Del 1-O a El Prat. Violencia y relativismo

Desde la publicación de la sentencia del 1-O, los “mossos d’Esquadra” andan reprimiendo algaradas varias, desde cortes de carretera hasta ocupaciones del espacio público y algún otro intento de resistencia y ataque a la fuerza pública. Sólo en el Aeropuerto de El Prat, en la jornada del lunes, hubo 131 manifestantes y 40 policías y “mossos” heridos, además de 110 vuelos cancelados y tres detenidos, entre ellos un menor. Es el deber de los “mossos”, se dirá.
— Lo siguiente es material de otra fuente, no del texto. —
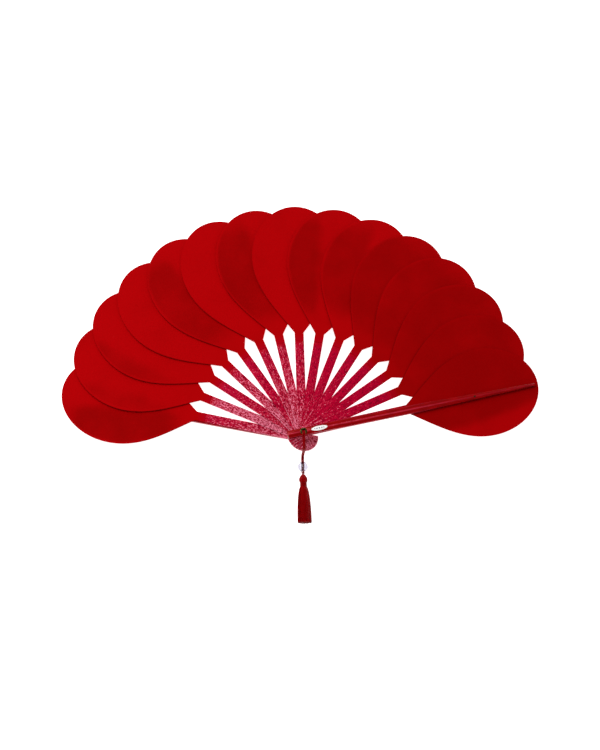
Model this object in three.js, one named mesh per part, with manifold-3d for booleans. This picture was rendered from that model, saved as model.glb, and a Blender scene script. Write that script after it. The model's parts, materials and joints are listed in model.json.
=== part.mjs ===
// A folding hand fan: fifteen flat wooden sticks turn on one hollow pivot between two guard sticks, and each
// stick carries its own teardrop petal of silk. The petals overlap like shingles when the fan is open and lie
// one above another when it is shut. A cord with a glass bead and a tassel leaves through the pivot.
//
// Frame: millimetres, +Z up. The pivot's axis is Z and the origin is the middle of its flat back face. The open
// fan lies on its back, its mid-line along +Y, its front guard on top at the right (+X).
//
// A leaf (stick and petal) is drawn pointing along +Y with its back face at z = 0, then turned about Z to its
// own angle and raised to its own layer.

import * as THREE from 'three';
import { mergeVertices } from 'three/addons/utils/BufferGeometryUtils.js';
import Module from 'manifold-3d';

const wasm = await Module();
wasm.setup();

// ---- driving dimensions, in mm and degrees ----------------------------------------------------------------

// the open fan
const LEAF_COUNT = 15;
const OPEN_SPAN = 155.1;            // from the first stick to the last
const GUARD_LEAD = 1.0;             // each guard stands this far outside its neighbouring stick

// the stack at the pivot
const STICK_THICK = 1.0;
const RUNNING_GAP = 0.15;           // between two sticks, and between a stick and a guard
const SEAT_GAP = 0.1;               // between pieces that lie flat on each other and turn together

// a stick: a flat blade, then a thin tongue that the petal is glued to
const STICK_WIDTH = 8.2;
const STICK_TAIL = 14.8;            // rounded tail, measured from the pivot
const BLADE_END = 88.7;
const TONGUE_THICK = 0.45;
const TONGUE_ROOT = 3.4;            // tongue width where it leaves the neck
const TONGUE_TIP = 2.0;
const NECK_SLOPE = 8.0;             // length over which the neck narrows to the tongue
const TONGUE_SHORT = 9.0;           // the tongue stops this far inside the petal's top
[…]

También lo fue el de las Fuerzas de Seguridad nacionales el 1 de octubre de 2017, cuando cumplieron con las órdenes de impedir un acto tan ilegal como los primeros, como era el de “votar” –más bien hacer como que se votaba- y participar en un levantamiento destinado a subvertir el orden constitucional.

En ninguno de los dos casos se ha tratado de un juego, aunque algunas de las imágenes, las de 2017 y las de antes de ayer, así lo sugieran por ese toque de irrealidad que acaba cobrando todo lo referido al “procés”, como si el nacionalismo catalán se moviera en una dimensión social y cultural propia, ajena a la realidad común del resto de los españoles y los europeos. No es así, sin embargo. Bajo su apariencia pacífica y postmoderna, los actos que se intentó reprimir hace dos años estaban destinados a demoler la base de la convivencia entre españoles. Eso es lo que llevó a las autoridades a recurrir a las Fuerzas de Orden Público.

En cuanto a los hechos de estos días, son acciones destinadas a perturbar el orden público y promover la idea de que Cataluña –así, a bulto: más o menos, el pueblo catalán- se ha alzado contra una sentencia que vendría a ser el auténtico foco del desorden. Claro que lo lógico, en tal caso, sería mandar a los “mossos” a aporrear a los integrantes de la Sala Segunda del Tribunal Supremo. Como no se atreven a tanto, lo que se ha intentado es equilibrar exquisitamente los altercados y la represión, palabra horrenda donde las haya en el oasis feliz del nacionalismo catalán.

Equilibrio imposible, como se vio en El Prat, y renovación de las consecuencias de esa fantasía que es intentar subvertir un Estado sin violencia, una utopía que Cataluña ha vivido ya varias veces y siempre, aunque en grado diverso, con las mismas consecuencias de enfrentamientos entre catalanes. Y es que los que apelan y animan el levantamiento de las “masas” son los mismos que deben encargarse de reprimirlos en virtud de las competencias que les otorga ese ordenamiento constitucional que tanto detestan.

Nada de esto ha impedido nunca aplicar distintas varas de medir a situaciones que no dejan de ser paralelas, ya que no idénticas.  El fundador del nacionalismo, el francés Maurice Barrès, lo definió como una “forma de relativismo”. La frase suele sorprender, pero aquí se entiende muy bien. Cuando los supuestos valores de la nación catalana contradicen los derechos universales (como lo hicieron los de Francia, también supuestos, en el Caso Dreyfus), priman los primeros. Hay una violencia aceptable, como la que los representantes del espíritu nacional causaron a más de un centenar de personas en El Prat, y también la habrá repugnante, que es cuando esos mismos actos de fuerza se ejercen contra quienes encarnan ese espíritu. Claro que todo esto ya está más que estudiado y se podría decir, si en estos días no fuera algo parecido a una broma, visto para sentencia.